WHAT THIS TASK INVOLVES = From the listing below, pull out the lines that hold "More".

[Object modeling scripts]
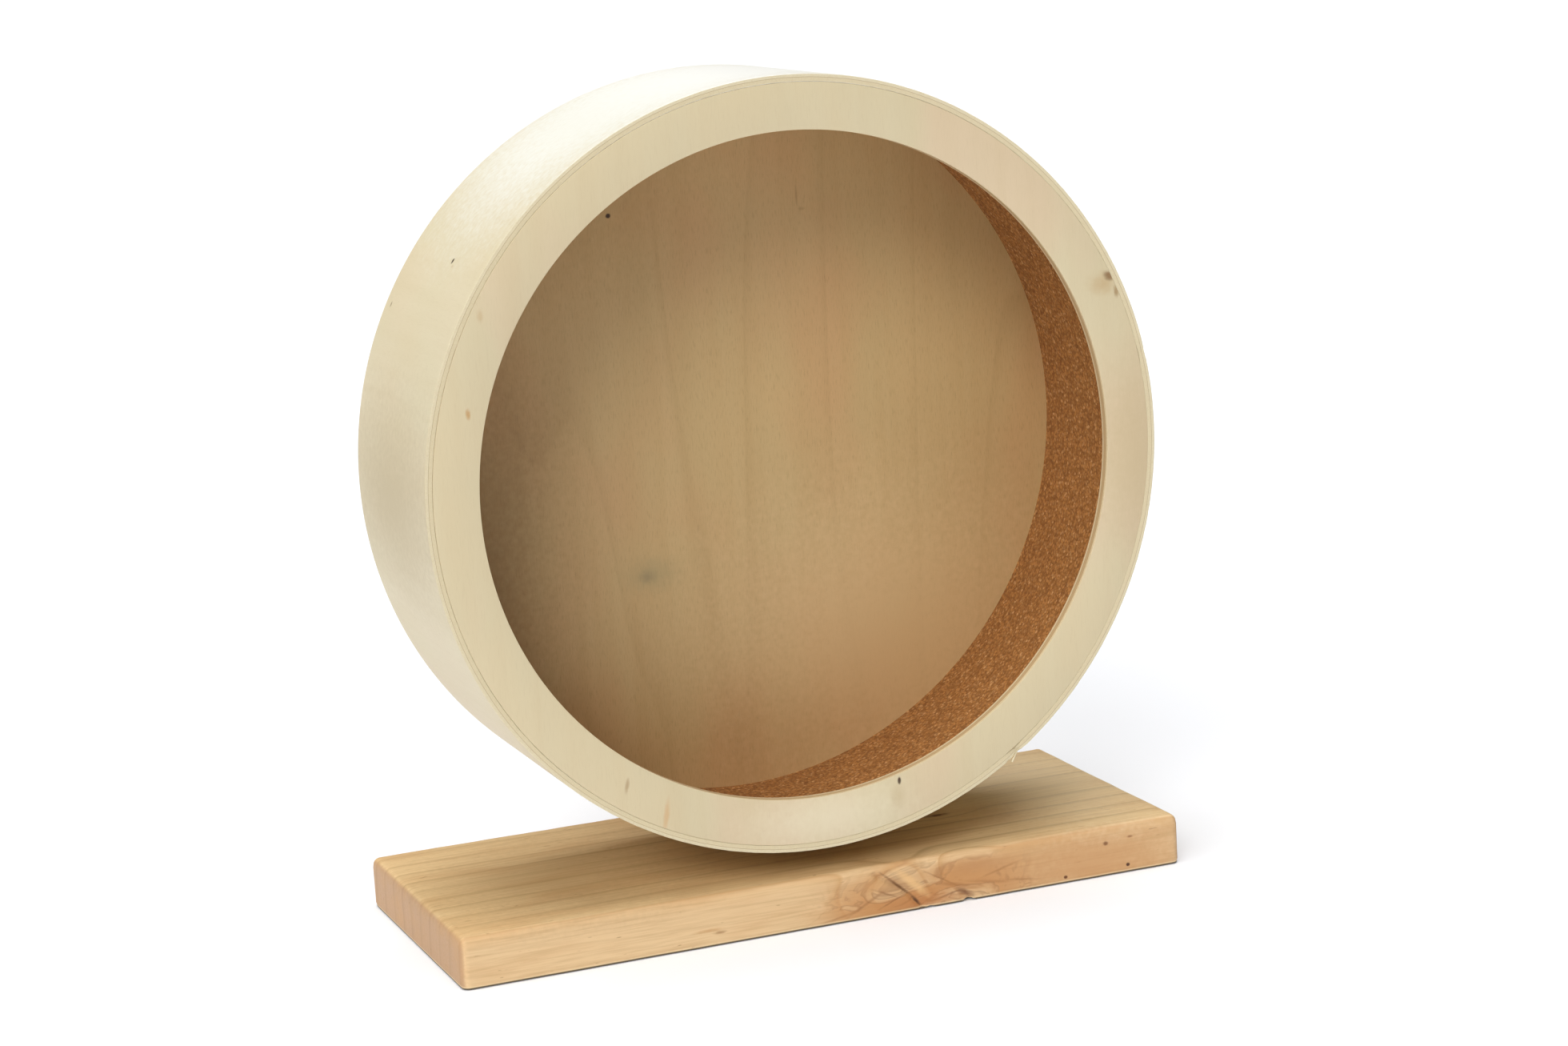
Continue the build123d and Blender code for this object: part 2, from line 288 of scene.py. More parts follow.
air = bpy.data.worlds.new("studioAir")
air.use_nodes = True
tree = air.node_tree
heading = addNode(tree, "TexCoord").outputs["Generated"]
height = addNode(tree, "SeparateXYZ", {0: heading}).outputs[2]
glow = addNode(tree, "MapRange", {"Value": height, "To Min": studio["airHorizon"],
                                  "To Max": studio["airZenith"]})
tree.nodes["Background"].inputs["Color"].default_value = paint("ffffff")
tree.links.new(glow.outputs[0], tree.nodes["Background"].inputs["Strength"])
scene.world = air

for sun in studio["suns"]:  # wide suns light the whole floor evenly, as large softboxes would
    bpy.ops.object.light_add(type="SUN", location=sun["from"])
    light = bpy.context.object
    light.name = sun["name"]
    light.data.angle = math.radians(sun["spread"])
    light.data.energy = sun["strength"]
    light.rotation_euler = Vector(sun["from"]).to_track_quat("Z", "Y").to_euler()
print("camera and light set")


# Wood, cork and metal

def maths(tree, operation, one, two=0.0, clamp=False):
    return addNode(tree, "Math", {"operation": operation, "use_clamp": clamp, 0: one, 1: two}).outputs[0]


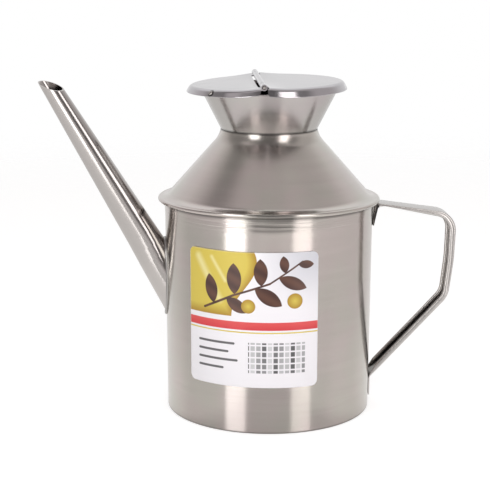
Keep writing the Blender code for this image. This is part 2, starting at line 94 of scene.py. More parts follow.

TASK ANSWER =
Continue the build123d and Blender code for this object: part 2, from line 288 of scene.py. More parts follow.
Keep writing the Blender code for this image. This is part 2, starting at line 94 of scene.py. More parts follow.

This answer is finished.